Where the trade-offs lie: security, usability, and regulatory posture
Three practical axes matter when choosing between Trust Wallet web pairing, a dedicated dapp wallet extension, or a hybrid approach.
1) Security: Mobile pairing keeps keys on a device that benefits from app sandboxing and a smaller installed attack surface than a general‑purpose desktop. Browser extensions operate in the desktop’s permission model and are vulnerable to malicious extension updates, cross‑extension attacks, or compromised browsers. If your assets are high value, favor mobile‑anchored custody or hardware wallets.
2) Usability: Browser extensions make repeated approval flows faster and are often required by legacy dapps expecting a window.ethereum provider. They reduce friction for power users who trade frequently or manage multiple accounts on desktop. Pairing workflows add steps (QR scanning, session maintenance) but maintain stronger separation of duty between browser and key storage.
3) Compliance and auditability: For institutions or regulated actors, an auditable chain of custody matters. Browser extensions may complicate compliance if desktop machines are unmanaged or shared. Mobile pairing with multi‑signature or hardware‑backed keys can be made auditable and policy‑friendly more easily.
Common misconceptions, corrected
Misconception: « A browser extension is always less secure than a mobile wallet. » Correction: Security depends on device hygiene, update practices, and key management. A properly configured extension on a hardened desktop with enterprise controls and limited other extensions can be safer than an unlocked mobile device. The mechanism (where keys live and how they’re encrypted) is what matters.
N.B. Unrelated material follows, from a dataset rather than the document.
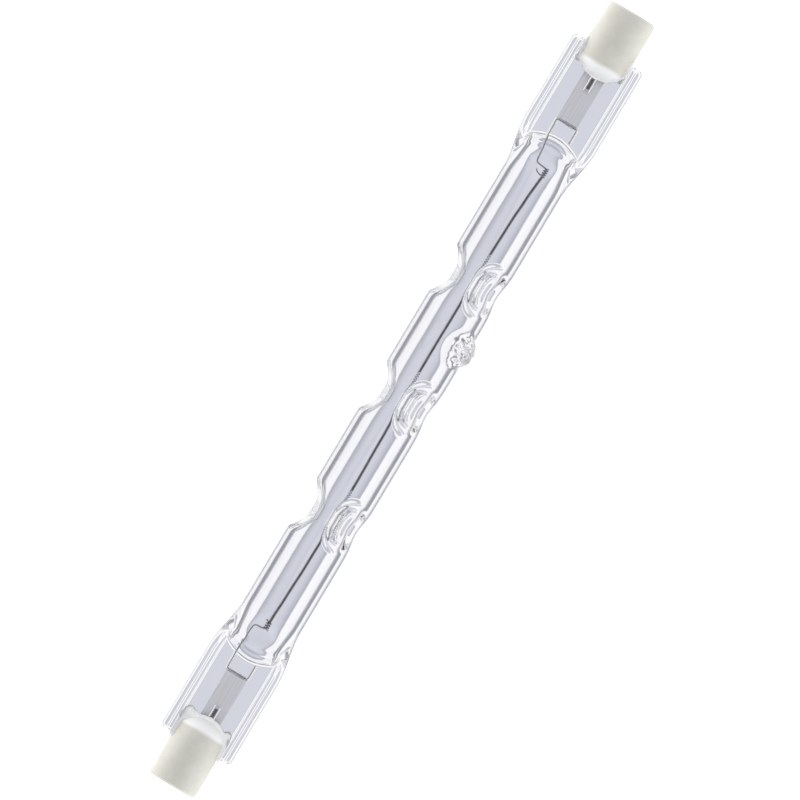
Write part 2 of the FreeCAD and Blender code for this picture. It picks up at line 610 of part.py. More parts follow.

Misconception: « Pairing is slow and impractical. » Correction: For occasional interactions, pairing adds a few seconds but dramatically reduces long‑term exposure. For high‑frequency traders it’s friction; for most users it’s a reasonable trade for better security.
Decision framework: a reuseable heuristic
Use this simple rubric to decide in the moment:
– If you need fast, repeated desktop signing and you control a secure desktop environment: consider a browser extension (accept the higher maintenance burden).
– If you want to keep keys off shared machines and prefer one-off transactions or occasional dapp use: prefer Trust Wallet web pairing via your mobile app or a hardware wallet with desktop bridge.
– If organizational compliance or high value custody is involved: require hardware keys or multi‑sig, and avoid browser extensions on unmanaged machines.
How to evaluate a Trust Wallet web pairing or extension safely
Practical checks before you connect: confirm the domain, verify the QR or session token in an offline context when possible, and inspect the requested scopes (is the dapp asking to spend funds or only to view balances?). If using a browser extension, check the extension’s update history, the publisher identity, and the permission list listed in the browser store. Limit the number of installed extensions — cross‑extension interference is a real attack vector.
For users who arrived here seeking a download or instructions, the archived PDF hosted at trust wallet extension is a useful starting point to understand official pairing flows and download artifacts; treat archival copies as reference material and verify checksums or official signatures when available.
Where this approach breaks and open questions
Browser extensions centralize convenience but create systemic risks when widely used: a single malicious update could affect many users. Pairing solves that, but introduces session management complexity and possible session hijacking if the session token is intercepted. Another unresolved area is user comprehension: many users click « connect » without understanding persistent approvals; improving UI affordances and defaults remains an open, human‑factors challenge.
Finally, regulatory uncertainty in the U.S. about custody definitions could change institutional preferences. If regulators treat certain web‑connected custodial behaviors as custody with reporting requirements, organizations may need to adopt stricter key‑management even for desktop extensions. Watch for policy signals rather than assuming current practices will remain unchanged.
Near‑term signals and what to watch
Monitor three trends: wallet UX that foregrounds consent scopes, browser vendors hardening extension update models, and wider adoption of hardware‑backed keys for web dapps. Each would shift the risk/benefit balance: stronger browser controls make extensions safer; better consent models reduce accidental long‑term approvals; hardware keys shrink the attack surface irrespective of client form factor.
FAQ
Is it safe to install a Trust Wallet browser extension instead of using the mobile app?
“Safe” depends on context. If your desktop is well‑managed and you understand extension permissions, an extension can be practical. If you use public or unmanaged machines, prefer mobile pairing or hardware wallets. The critical distinction is where the private key resides and how updates are controlled.
How does pairing to Trust Wallet web differ from connecting a browser extension?
Pairing keeps the private key on the mobile device and uses a short‑lived session to relay signing requests. A browser extension stores (or accesses) keys on the desktop. Pairing reduces desktop attack surface but adds session management steps; extensions improve speed at the cost of larger exposure on the desktop.
What practical steps reduce risk when using any web3 wallet?
Limit permissions, verify domains, keep software updated, audit installed extensions, use hardware keys for large balances, and separate everyday funds from long‑term cold storage. For organizations, apply endpoint controls and require multi‑signature or hardware devices for policy compliance.